Gareth, where have you been? he asked, and Gareth was immediately conscious of an unaccountably gentle note in his father's voice. We've been looking for you all over.
From this last phrase Gareth caught an alarm. What is the matter, father? he demanded.
Your mother . . .
Dead?
Thank God, no, Gareth, but she is very ill. Dr. Sinclair says she must be taken to the hospital tonight. He will operate tomorrow.
Nor was the Countess's day ended. She had taken a bath and changed her dress before supper when a late caller was announced, a caller who did not ask for Lou. Somewhat puzzled, the Countess descended the staircase to greet Lennie Colman. A very long time had elapsed since she had asked Lennie to call; now, indeed, she had lost all interest in having her call. Nor was the Countess aware that Gareth and Lennie had been gteat friends. He, as a matter of fact, had never spoken of the school-teacher to Ella.
When the Countess entered the library she was not reassured by Lennie's manner. Self-consciously, the woman greeted her, and then seemed unable to utter another word. The Countess chattered about the weather, about people they both knew, finally, about anything that came into her head, but she was unable to elicit more than a simple negative or afirmative monosyllable from her caller. At last, giving up hope, she too sank into comparative silence. For a time they both sat together speechless in the dimly lit room. Presently, however, Lennie was able to shake off something of her reserve; she regained enough courage to speak.
I suppose, she began, that you're wondering why I came to see you.
Why, no, said the Countess. I asked you to come.
At least you should wonder why I have not come sooner.
I confess, the Countess responded, that that has puzzled me.
I'll tell you why, Lennie went on in a dull, dead voice. I didn't come because I hate you!
Completely astonished—she wondered if the woman were mad—the Countess could only echo interrogatively: Hate me?
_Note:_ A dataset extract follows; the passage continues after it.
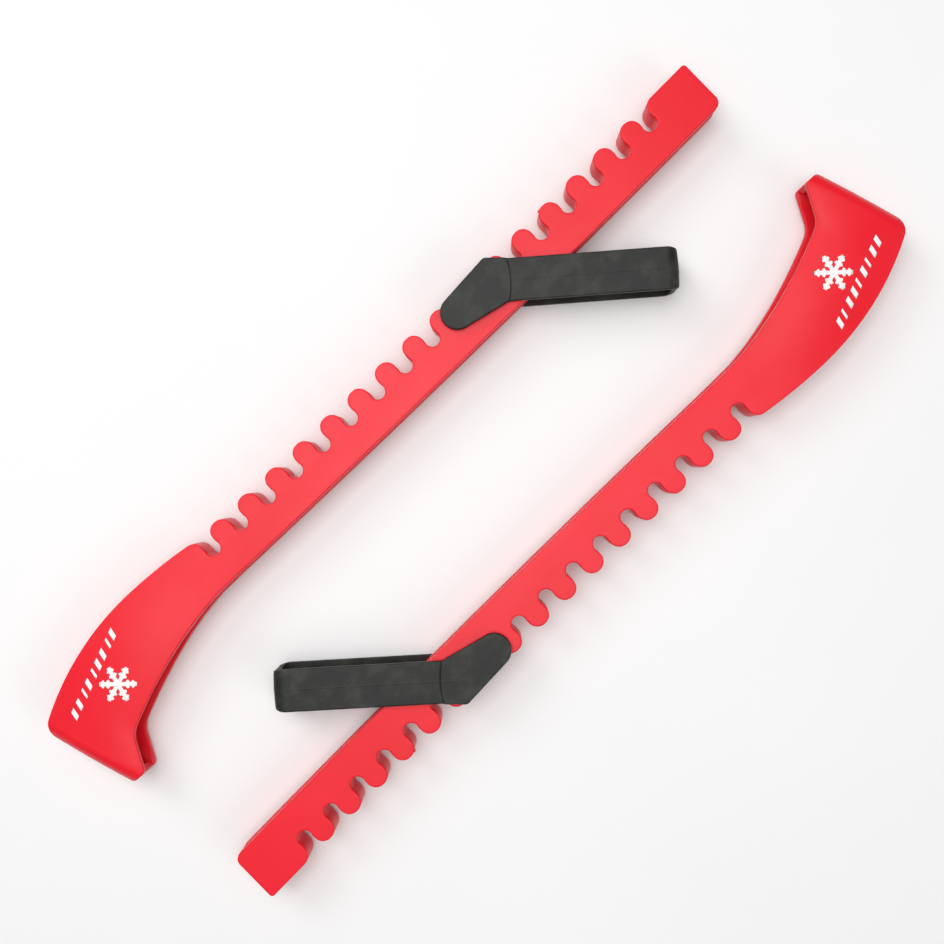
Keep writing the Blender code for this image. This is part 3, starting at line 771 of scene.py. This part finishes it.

Why?
That's it. You don't know. That's why I had to make myself come to see you. I don't suppose he's ever told you how much he means to me?
The Countess began to comprehend. Nevertheless, she thought it advisable to feign to be still mystified.
I don't know in the least what you are talking about, Miss Colman.
Lennie covered her face with her palms and began to sob. Please, she begged, please give him back to me.
Give whom back to you? the Countess demanded.
You know! O, you must know! Gareth. You have so much and I have so little. He was the only bright spot in my life. Now you've taken him away. O, you can go to Europe, to your friends. Everything is open to you. But . . . there is nothing, nobody in this world for me but Gareth.
My dear Miss Colman, I'm afraid I don't understand, the Countess said. Do you mean that he was engaged to marry you?
O, no! He hasn't the slightest idea, not the slightest! You mustn't tell him how I feel! Promise me you won't tell him. He used to come to see me. We read together, talked together. Since he met you he has not been near me.
The woman was sobbing aloud. The Countess, reassured by what Lennie had said, treated her more kindly. There, there, she comforted her, stroking the girl's hands, don't cry. I didn't know about this . . . about your . . . I'll see what I can do. I'll ask him to call on you.
You will? Lennie stared at her.
Certainly, I'll do what I can.
Then he does love you! Then what they say is true! You can send him to me. You have that power! I hate you. I tell you, I hate you!